Joseph Lister (1878)
Developed Pure culture technique. Pure culture referred as the growth of mass of cells of same species in a vessel. He developed the pure cultures of bacteria using serial dilution technique.
He also discovered that carbolic acid to disinfect the surgical equipments and dressings leads the reduction of post-operational deaths/infections.
Alexander Fleming (1928) identified Penicillium notatum inhibiting Staphylococcus aureus and identified the antibiotic Penicillin
- 1929-Discovered antibiotic penicillin –important milestone in medical microbiology
- Found that natural substances having antimicrobial activity- Saliva,Nasal mucous
- Worked on Staphylococcus aureus,-inhibition of growth-due to Penicillin
- Florey &Chain-isolated Penicillin in pure culture.
Selman A Waksman, 1945 identified Streptomycin antibiotic from soil bacterium. He also coined the term antibiotics (referring a chemical substance of microbial origin which is in small quantity exert antimicrobial activity.
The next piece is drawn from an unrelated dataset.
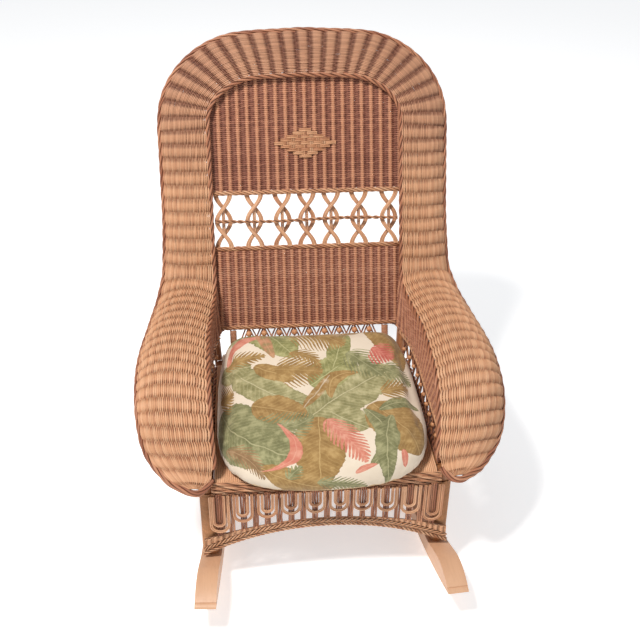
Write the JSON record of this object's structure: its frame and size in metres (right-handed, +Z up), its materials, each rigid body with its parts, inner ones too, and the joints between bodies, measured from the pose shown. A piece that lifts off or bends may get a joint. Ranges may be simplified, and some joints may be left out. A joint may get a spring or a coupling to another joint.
{
  "type": "rocking chair",
  "caption": "Wicker rocking chair with a rolled band over arms and arched back, openwork lattice, looped apron, wood rockers and a loose printed seat cushion.",
  "frame": {"origin": "on the floor under the middle of the chair, on its plane of symmetry", "axes": "+Z up, the sitter faces -Y, and +X is on the sitter's left hand"},
  "size_m": [0.8016, 0.9029, 1.0024],
  "materials": {
    "rocker_wood": "satin, blond bent hardwood",
    "frame_wood": "satin, stained hardwood and rattan pole",
    "board_wood": "raw plywood",
    "bead_wood": "satin, turned wood",
    "reed": "satin, natural round reed",
    "panel_reed": "satin, stained fine reed",
    "screw_steel": "zinc plated",
    "foam": "soft upholstery foam",
    "print_fabric": "smooth printed cotton"
  },
  "bodies": {
    "chair": {"left_rocker": "rocker_wood", "right_rocker": "rocker_wood", "rocker_screws": "screw_steel", "left_front_leg": "frame_wood", "right_front_leg": "frame_wood", "left_rear_leg": "frame_wood", "right_rear_leg": "frame_wood", "left_front_leg_wrap": "reed", "right_front_leg_wrap": "reed", "left_rear_leg_wrap": "reed", "right_rear_leg_wrap": "reed", "left_side_stretcher": "frame_wood", "right_side_stretcher": "frame_wood", "seat_front_rail": "frame_wood", "seat_rear_rail": "frame_wood", "left_seat_rail": "frame_wood", "right_seat_rail": "frame_wood", "seat_deck": "reed", "seat_front_braid": "reed", "left_seat_braid": "reed", "right_seat_braid": "reed", "left_back_post": "frame_wood", "right_back_post": "frame_wood", "left_arm_post": "frame_wood", "right_arm_post": "frame_wood", "inner_hoop": "frame_wood", "outer_hoop": "reed", "rolled_band": "reed", "inner_border_braid": "reed", "outer_border_braid": "reed", "back_upper_panel": "panel_reed", "diamond_motif": "reed", "upper_panel_braid": "reed", "lattice_reeds": "reed", "lattice_twist": "reed", "lower_panel_top_braid": "reed", "back_lower_panel": "panel_reed", "lower_panel_bottom_braid": "reed", "back_gallery_reeds": "reed", "back_gallery_beads": "bead_wood", "left_arm_panel": "panel_reed", "right_arm_panel": "panel_reed", "left_arm_panel_braid": "reed", "right_arm_panel_braid": "reed", "arm_gallery_reeds": "reed", "arm_gallery_beads": "bead_wood", "front_apron_stakes": "reed", "front_apron_loops": "reed", "front_apron_braid": "reed", "left_apron": "reed", "right_apron": "reed", "rear_apron": "reed"},
    "cushion": {"cushion_board": "board_wood", "cushion_foam": "foam", "cushion_cover": "print_fabric"}
  },
  "joints": [
    {"name": "cushion_lift", "type": "slide", "parent": "chair", "child": "cushion", "axis": [0, 0, 1], "range_m": [0, 0.25]}
  ]
}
- 1927- Wrote the book on Principles of soil Microbiology
- In 1939 Waksman and his colleagues undertook a systematic effort to identify soil organisms producing soluble substances that might be useful in the control of infectious diseases, what are now known as antibiotics
- Within a decade ten antibiotics were isolated and characterized,
- three of them with important clinical applications
- actinomycin in 1940, streptomycin in 1944, and neomycin in 1949.
- Eighteen antibiotics were discovered under his general direction.